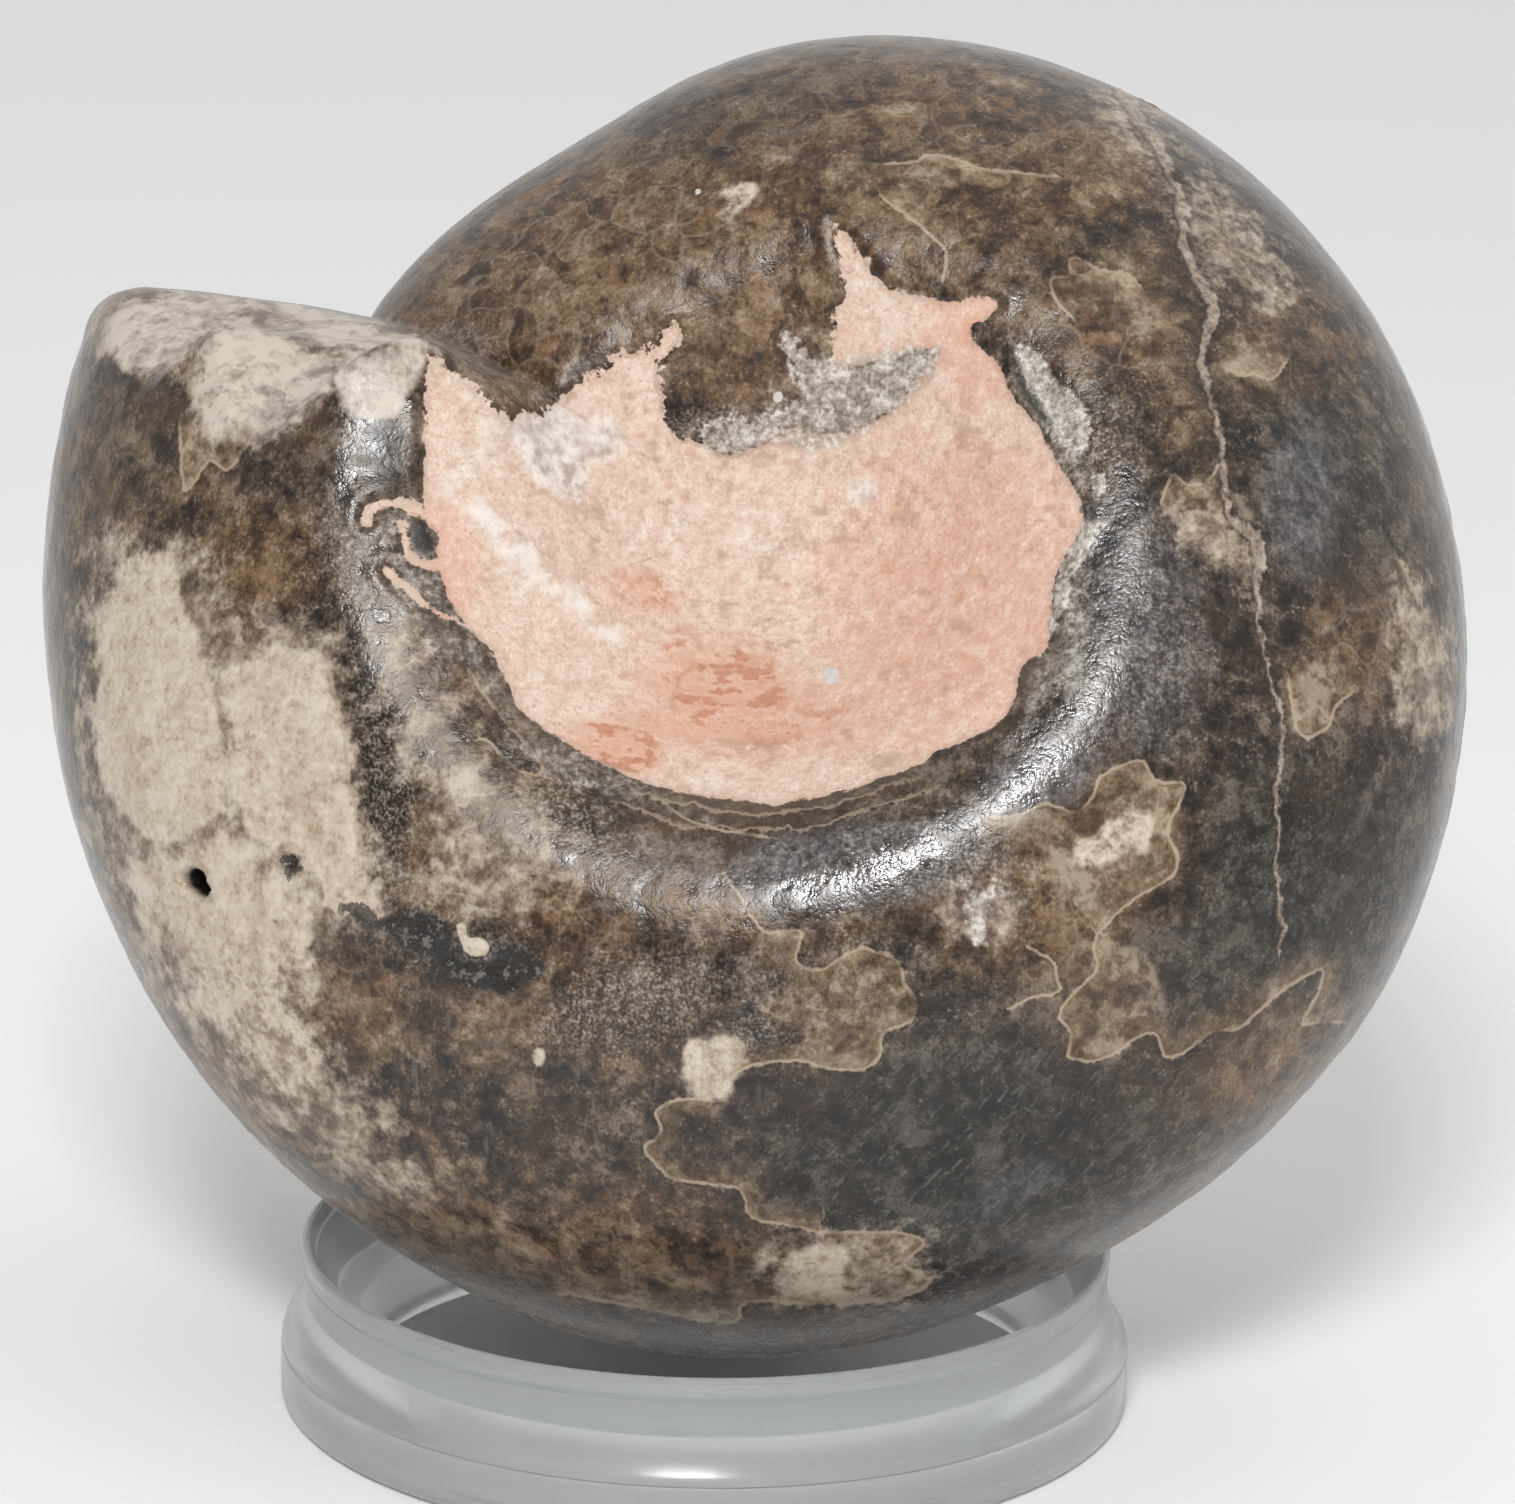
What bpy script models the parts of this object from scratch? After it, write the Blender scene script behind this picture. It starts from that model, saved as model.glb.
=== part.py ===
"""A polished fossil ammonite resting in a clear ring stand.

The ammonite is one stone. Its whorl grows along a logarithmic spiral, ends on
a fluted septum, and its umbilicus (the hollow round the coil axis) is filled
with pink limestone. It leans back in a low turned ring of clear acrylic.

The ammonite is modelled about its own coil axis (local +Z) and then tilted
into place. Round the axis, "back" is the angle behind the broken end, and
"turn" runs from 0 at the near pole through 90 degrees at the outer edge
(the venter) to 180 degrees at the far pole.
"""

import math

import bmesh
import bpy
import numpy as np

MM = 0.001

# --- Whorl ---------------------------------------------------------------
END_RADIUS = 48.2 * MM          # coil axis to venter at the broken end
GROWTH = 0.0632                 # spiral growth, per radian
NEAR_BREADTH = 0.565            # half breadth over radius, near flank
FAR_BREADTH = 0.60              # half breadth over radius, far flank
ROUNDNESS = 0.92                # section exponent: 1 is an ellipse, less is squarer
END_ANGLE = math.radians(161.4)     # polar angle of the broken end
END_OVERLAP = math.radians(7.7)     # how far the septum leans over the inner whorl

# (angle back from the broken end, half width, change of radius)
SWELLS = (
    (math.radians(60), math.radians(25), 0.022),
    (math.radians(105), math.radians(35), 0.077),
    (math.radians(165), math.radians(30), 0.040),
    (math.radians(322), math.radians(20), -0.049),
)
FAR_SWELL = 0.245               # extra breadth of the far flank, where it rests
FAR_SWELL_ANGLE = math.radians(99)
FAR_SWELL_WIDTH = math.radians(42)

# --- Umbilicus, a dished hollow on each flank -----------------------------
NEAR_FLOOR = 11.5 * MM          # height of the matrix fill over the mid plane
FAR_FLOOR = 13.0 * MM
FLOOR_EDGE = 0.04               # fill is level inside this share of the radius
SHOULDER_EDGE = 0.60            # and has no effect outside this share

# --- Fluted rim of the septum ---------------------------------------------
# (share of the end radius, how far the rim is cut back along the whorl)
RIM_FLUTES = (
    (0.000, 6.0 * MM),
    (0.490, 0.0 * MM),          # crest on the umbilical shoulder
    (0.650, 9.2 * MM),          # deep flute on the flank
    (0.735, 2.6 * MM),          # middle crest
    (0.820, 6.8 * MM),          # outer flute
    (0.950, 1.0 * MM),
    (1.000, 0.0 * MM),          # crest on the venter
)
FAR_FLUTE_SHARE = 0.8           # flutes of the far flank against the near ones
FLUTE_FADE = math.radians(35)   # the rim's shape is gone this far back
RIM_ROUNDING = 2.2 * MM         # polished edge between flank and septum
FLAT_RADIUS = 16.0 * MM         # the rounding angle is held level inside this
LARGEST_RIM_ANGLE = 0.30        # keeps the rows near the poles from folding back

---

**What you should do**: Extract exactly the leading lines of the data, stopping at and including the line with "FAR_SWELL_WIDTH = math.radians(42)".

**Answer to this task**:
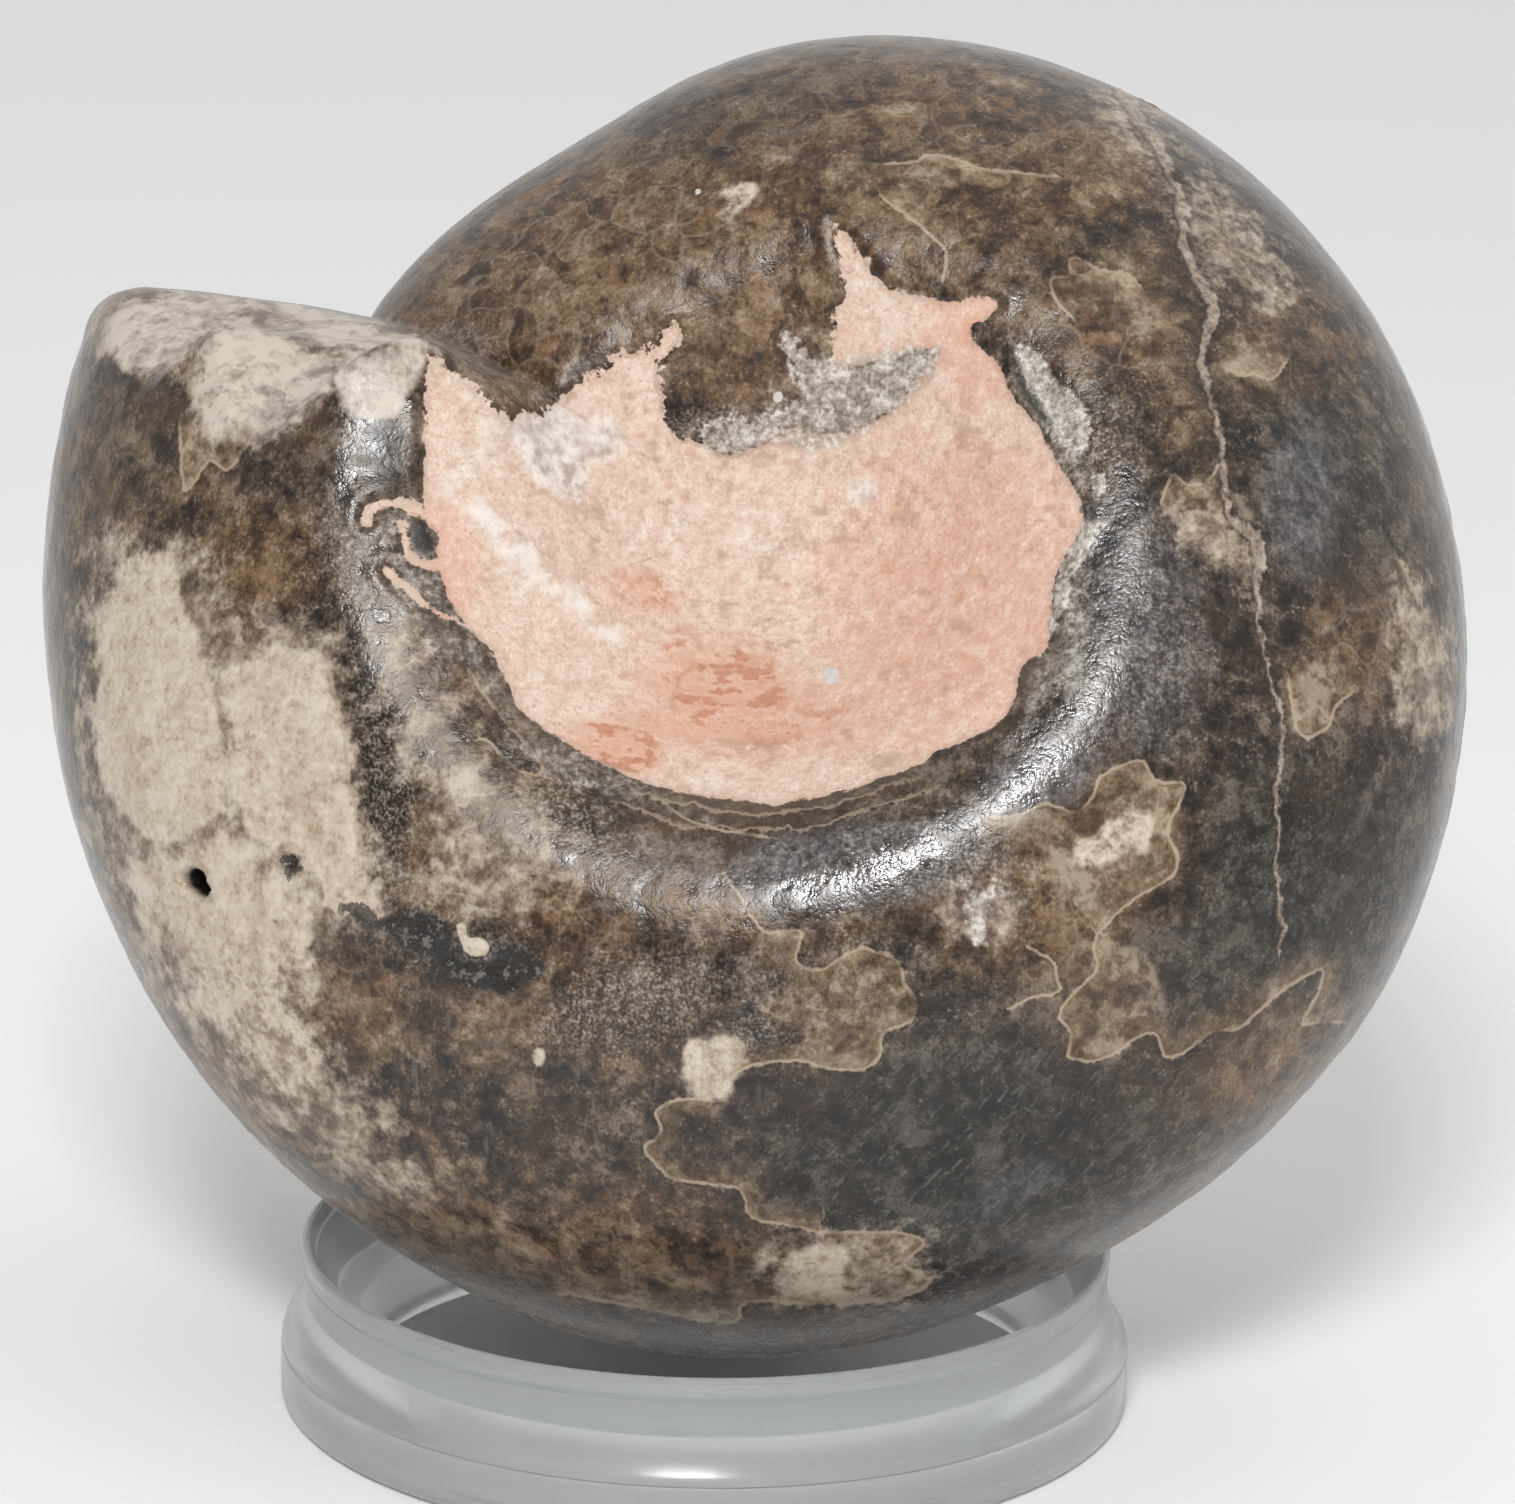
What bpy script models the parts of this object from scratch? After it, write the Blender scene script behind this picture. It starts from that model, saved as model.glb.
=== part.py ===
"""A polished fossil ammonite resting in a clear ring stand.

The ammonite is one stone. Its whorl grows along a logarithmic spiral, ends on
a fluted septum, and its umbilicus (the hollow round the coil axis) is filled
with pink limestone. It leans back in a low turned ring of clear acrylic.

The ammonite is modelled about its own coil axis (local +Z) and then tilted
into place. Round the axis, "back" is the angle behind the broken end, and
"turn" runs from 0 at the near pole through 90 degrees at the outer edge
(the venter) to 180 degrees at the far pole.
"""

import math

import bmesh
import bpy
import numpy as np

MM = 0.001

# --- Whorl ---------------------------------------------------------------
END_RADIUS = 48.2 * MM          # coil axis to venter at the broken end
GROWTH = 0.0632                 # spiral growth, per radian
NEAR_BREADTH = 0.565            # half breadth over radius, near flank
FAR_BREADTH = 0.60              # half breadth over radius, far flank
ROUNDNESS = 0.92                # section exponent: 1 is an ellipse, less is squarer
END_ANGLE = math.radians(161.4)     # polar angle of the broken end
END_OVERLAP = math.radians(7.7)     # how far the septum leans over the inner whorl

# (angle back from the broken end, half width, change of radius)
SWELLS = (
    (math.radians(60), math.radians(25), 0.022),
    (math.radians(105), math.radians(35), 0.077),
    (math.radians(165), math.radians(30), 0.040),
    (math.radians(322), math.radians(20), -0.049),
)
FAR_SWELL = 0.245               # extra breadth of the far flank, where it rests
FAR_SWELL_ANGLE = math.radians(99)
FAR_SWELL_WIDTH = math.radians(42)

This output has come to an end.